• _OBJECTIVE_
Word for word, restate every line of the listing that follows.

• _INFORMATION PROVIDED_

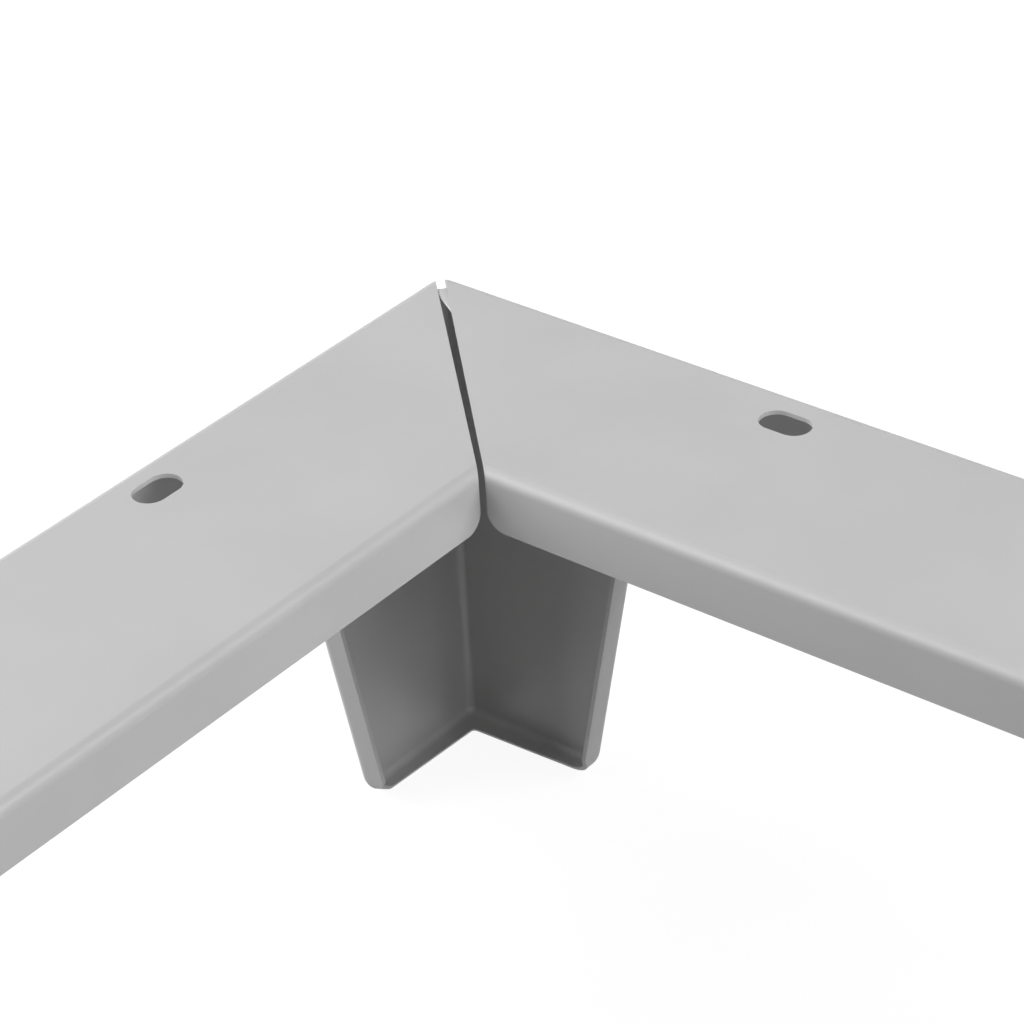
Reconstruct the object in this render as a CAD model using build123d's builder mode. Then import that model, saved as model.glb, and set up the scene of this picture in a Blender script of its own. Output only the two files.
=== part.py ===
from build123d import *
from math import atan, degrees
import os

# Plinth base for a steel wardrobe: a folded sheet frame on four pressed corner legs.
# Millimetres, Z up, origin on the floor under the middle of the frame, front towards -Y.

# Overall sizes
frame_width = 600.0
frame_depth = 490.0
total_height = 140.0

# Sheet and bends, the same in all pieces
sheet = 1.2
bend_inner = 2.0
bend_outer = bend_inner + sheet

# Frame section: outer wall, top flange and inner lip
wall_height = 40.0
flange_width = 70.0
lip_height = 16.0
lip_corner_radius = 5.0

# Open mitres between neighbouring flanges: how far each cut edge stands back from the full corner,
# measured along the rail, at the outer wall and at the lip
rear_setback_at_wall = 1.3
rear_setback_at_lip = 1.3
side_setback_at_wall = 2.25
side_setback_at_lip = 0.9

# Round-bottomed relief notch where the wall folds round the corner
notch_width = 6.3
notch_drop = 4.4
notch_reach = 4.5

# Slotted bolt holes in the flanges, long way along the rail
slot_length = 14.0
slot_width = 9.0
rear_slot_from_corner = 117.7
rear_slot_from_wall = 12.4
side_slot_from_corner = 119.3
side_slot_from_wall = 11.4

# Legs: two wings that narrow towards the floor, with a rim folded in along the sides and the foot
leg_top_width = 74.2
leg_foot_width = 46.6
leg_foot_radius = 8.0
leg_top_clearance = 0.3

# The rim is deepest along the sides. At the foot it narrows from the crease to the foot's round corner,
# and above that corner it widens to the full depth again.
side_rim_depth = 9.0
foot_rim_at_crease = 6.8
foot_rim_at_end = 4.8
foot_rim_rise = 8.0
crease_radius = 1.5


def mitre_plane(at_wall, at_lip):
    """Upright plane through both ends of a cut edge in plan, facing right of the way to the lip."""
    along = (Vector(*at_lip) - Vector(*at_wall)).normalized()
    return Plane(origin=(*at_wall, 0), x_dir=along, z_dir=along.cross(Vector(0, 0, 1)))


def rail_flange(rail_length, setback_at_wall, setback_at_lip):
    """Flange and lip of a rail along X, with the wall's outer face at y = 0 and the lip towards -Y."""
    lip_length = rail_length - 2 * (flange_width + setback_at_lip)
    with BuildPart() as rail:
        with BuildSketch(Plane(origin=(0, 0, 0), x_dir=(0, -1, 0), z_dir=(-1, 0, 0))):
            with BuildLine():
                wall_bend = JernArc((0, total_height - bend_outer), (0, 1), bend_outer, -90)
                flange = Line(wall_bend @ 1, (flange_width - bend_outer, total_height))
                JernArc(flange @ 1, flange % 1, bend_outer, -90)
                offset(amount=sheet, side=Side.RIGHT)
            make_face()
        extrude(amount=rail_length / 2, both=True)
        for way in (-1, 1):
            at_wall = (way * (rail_length / 2 - setback_at_wall), 0)
            at_lip = (way * lip_length / 2, -flange_width)
            split(bisect_by=mitre_plane(at_wall, at_lip), keep=Keep.TOP if way > 0 else Keep.BOTTOM)
        # The lip is cut square to the rail, and its lower corners are round
        lip_top = total_height - bend_outer
        with BuildSketch(Plane((0, -flange_width, lip_top), x_dir=(1, 0, 0), z_dir=(0, -1, 0))) as lip:
            Rectangle(lip_length, lip_height - bend_outer, align=(Align.CENTER, Align.MAX))
            fillet(lip.vertices().group_by(Axis.Y)[0], lip_corner_radius)
        extrude(amount=-sheet)
    return rail.part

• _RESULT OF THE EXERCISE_
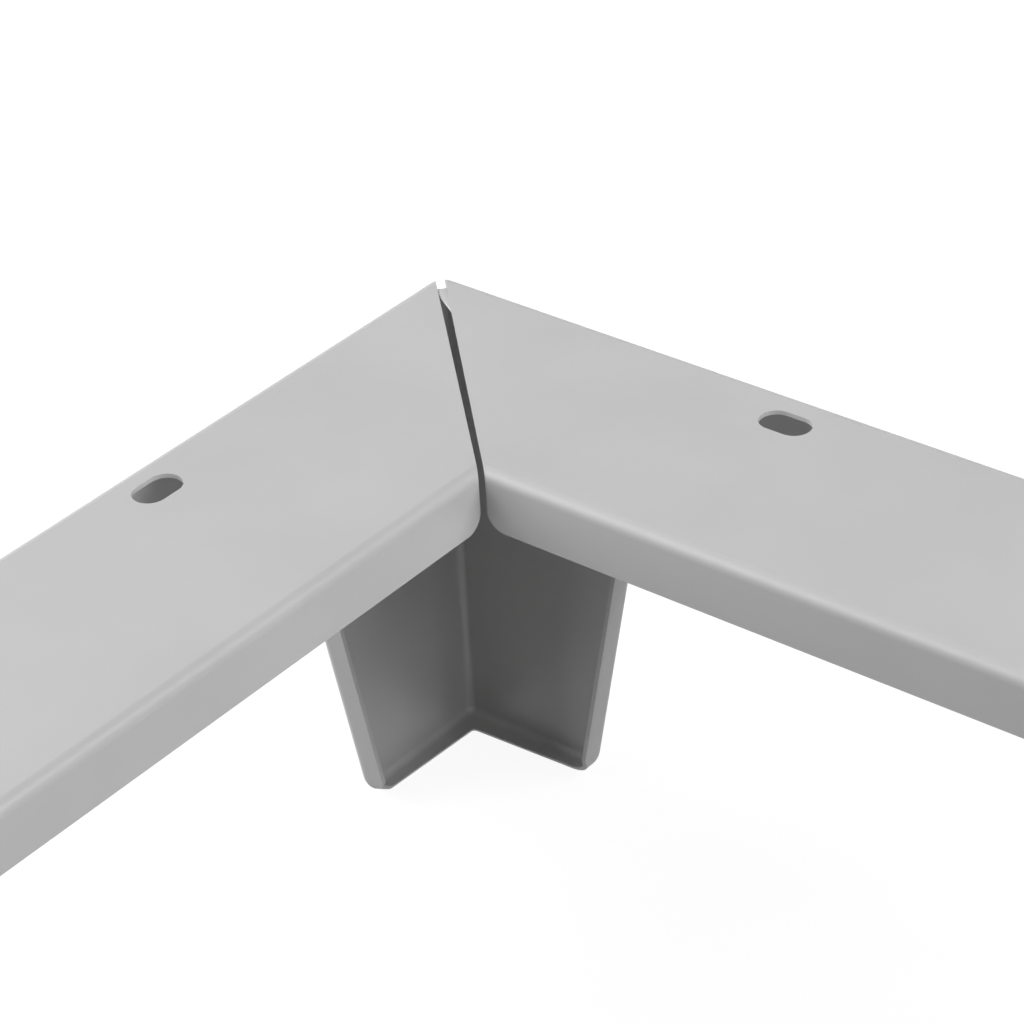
Reconstruct the object in this render as a CAD model using build123d's builder mode. Then import that model, saved as model.glb, and set up the scene of this picture in a Blender script of its own. Output only the two files.
=== part.py ===
from build123d import *
from math import atan, degrees
import os

# Plinth base for a steel wardrobe: a folded sheet frame on four pressed corner legs.
# Millimetres, Z up, origin on the floor under the middle of the frame, front towards -Y.

# Overall sizes
frame_width = 600.0
frame_depth = 490.0
total_height = 140.0

# Sheet and bends, the same in all pieces
sheet = 1.2
bend_inner = 2.0
bend_outer = bend_inner + sheet

# Frame section: outer wall, top flange and inner lip
wall_height = 40.0
flange_width = 70.0
lip_height = 16.0
lip_corner_radius = 5.0

# Open mitres between neighbouring flanges: how far each cut edge stands back from the full corner,
# measured along the rail, at the outer wall and at the lip
rear_setback_at_wall = 1.3
rear_setback_at_lip = 1.3
side_setback_at_wall = 2.25
side_setback_at_lip = 0.9

# Round-bottomed relief notch where the wall folds round the corner
notch_width = 6.3
notch_drop = 4.4
notch_reach = 4.5

# Slotted bolt holes in the flanges, long way along the rail
slot_length = 14.0
slot_width = 9.0
rear_slot_from_corner = 117.7
rear_slot_from_wall = 12.4
side_slot_from_corner = 119.3
side_slot_from_wall = 11.4

# Legs: two wings that narrow towards the floor, with a rim folded in along the sides and the foot
leg_top_width = 74.2
leg_foot_width = 46.6
leg_foot_radius = 8.0
leg_top_clearance = 0.3

# The rim is deepest along the sides. At the foot it narrows from the crease to the foot's round corner,
# and above that corner it widens to the full depth again.
side_rim_depth = 9.0
foot_rim_at_crease = 6.8
foot_rim_at_end = 4.8
foot_rim_rise = 8.0
crease_radius = 1.5


def mitre_plane(at_wall, at_lip):
    """Upright plane through both ends of a cut edge in plan, facing right of the way to the lip."""
    along = (Vector(*at_lip) - Vector(*at_wall)).normalized()
    return Plane(origin=(*at_wall, 0), x_dir=along, z_dir=along.cross(Vector(0, 0, 1)))


def rail_flange(rail_length, setback_at_wall, setback_at_lip):
    """Flange and lip of a rail along X, with the wall's outer face at y = 0 and the lip towards -Y."""
    lip_length = rail_length - 2 * (flange_width + setback_at_lip)
    with BuildPart() as rail:
        with BuildSketch(Plane(origin=(0, 0, 0), x_dir=(0, -1, 0), z_dir=(-1, 0, 0))):
            with BuildLine():
                wall_bend = JernArc((0, total_height - bend_outer), (0, 1), bend_outer, -90)
                flange = Line(wall_bend @ 1, (flange_width - bend_outer, total_height))
                JernArc(flange @ 1, flange % 1, bend_outer, -90)
                offset(amount=sheet, side=Side.RIGHT)
            make_face()
        extrude(amount=rail_length / 2, both=True)
        for way in (-1, 1):
            at_wall = (way * (rail_length / 2 - setback_at_wall), 0)
            at_lip = (way * lip_length / 2, -flange_width)
            split(bisect_by=mitre_plane(at_wall, at_lip), keep=Keep.TOP if way > 0 else Keep.BOTTOM)
        # The lip is cut square to the rail, and its lower corners are round
        lip_top = total_height - bend_outer
        with BuildSketch(Plane((0, -flange_width, lip_top), x_dir=(1, 0, 0), z_dir=(0, -1, 0))) as lip:
            Rectangle(lip_length, lip_height - bend_outer, align=(Align.CENTER, Align.MAX))
            fillet(lip.vertices().group_by(Axis.Y)[0], lip_corner_radius)
        extrude(amount=-sheet)
    return rail.part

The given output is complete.